İhtiyaç; Meşguliyet ve Sıkıntı. İhtiyaç ve sıkıntı sebebiyle cem` genelde caiz görülmemiştir.
Cem konusunda en geniş görüşe sahip olan Hanbeli mezhebinde sıkıntı ve meşguliyetin cem'i caiz kılacağı söylenmektedir.
Hanbeli fakihi Ebu Ya'la'nın bu hususta getirdiği ölçü şudur:
"Cumanın ve cemaatle namazın terkedilmesini caiz kılan her sebep, cem'i de caiz kılar".
İbn Şirin, İbn Şübrüme, Eşheb gibi ünlü alimler ve bazı Şafii fakihleri, bir sebep olmaksızın cem yapılmasını da ''itiyat haline gelmemesi şartıyla'' caiz görmüşlerdir.
Said b. Müseyyeb'in de bu yönde bir fetvası bulunmaktadır.
Mezheplerin ce konusunda görüş ayrılığına düşme sebepleri üç noktada toplanabilir:
Kimi alimler, cem konusundaki haberlerin, vakitlemeye ilişkin hadisleri tahsis ettiğini ileri sürerek, cem'i caiz görürken, kimileri de cem konusundaki haberleri te'vil ederek, cem'e karşı çıkmışlardır.
Arafat ve Müzdelife'de cem yapmanın meşruluğunda ittifak vardır.
Beş vakit namazın ilk ve son vakitleri, ayrıntıdaki ihtilaflar bir yana, bellidir ve herkes tarafından kabul edilmektedir. Ca'feri mezhebinin vakit anlayışı,
Ehl-i sünnet'ten farklı olup, olağan durumlarda bile cem'e imkan veren bir şekildedir.
Şiiler, genelde cem yaparak namaz kıldıkları için, onların namazı üçe indirdiği zannedilir.
Burada cem'i caiz görenlerin ve caiz görmeyenlerin gerekçelerini tartışmayacağız.
Hanefiler iki yer dışında cem'i kabul etmemiş, diğer mezhepler belli mazeretler sebebiyle cem'i kabul etmişlerdir.
Cem yapmak sonradan ortaya çıkmış, uydurulmuş bir uygulama değildir. Nitekim Arafat ve Müzdelife'de cem yapılacağını bütün mezhepler söylemektedir.
Bunun yanında Hz.
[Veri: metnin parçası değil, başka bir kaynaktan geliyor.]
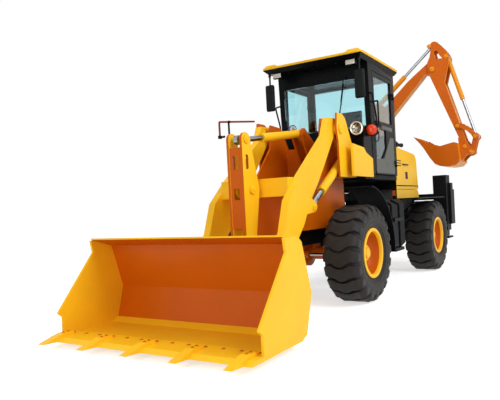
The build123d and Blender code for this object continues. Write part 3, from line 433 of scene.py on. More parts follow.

Peygamber'in çeşitli zamanlarda ve çeşitli durumlarda iki namazı birleştirerek bir vakitte kıldığı yönünde rivayetler bulunmaktadır. Cem'in Arafat ve Müzdelife dışında caiz olmadığını savunan Hanefiler ise, büyük ölçüde namazların belli vakitlere göre belirlendiğini bildiren ayetlere;
(Bakara; 2/238; -Nisa; 4/103) ve Cibril'in peş peşe iki gün Hz. Peygamber'e imamlık yaparak namazların ilk ve son vakitlerini göstermesine dayanmışlardır.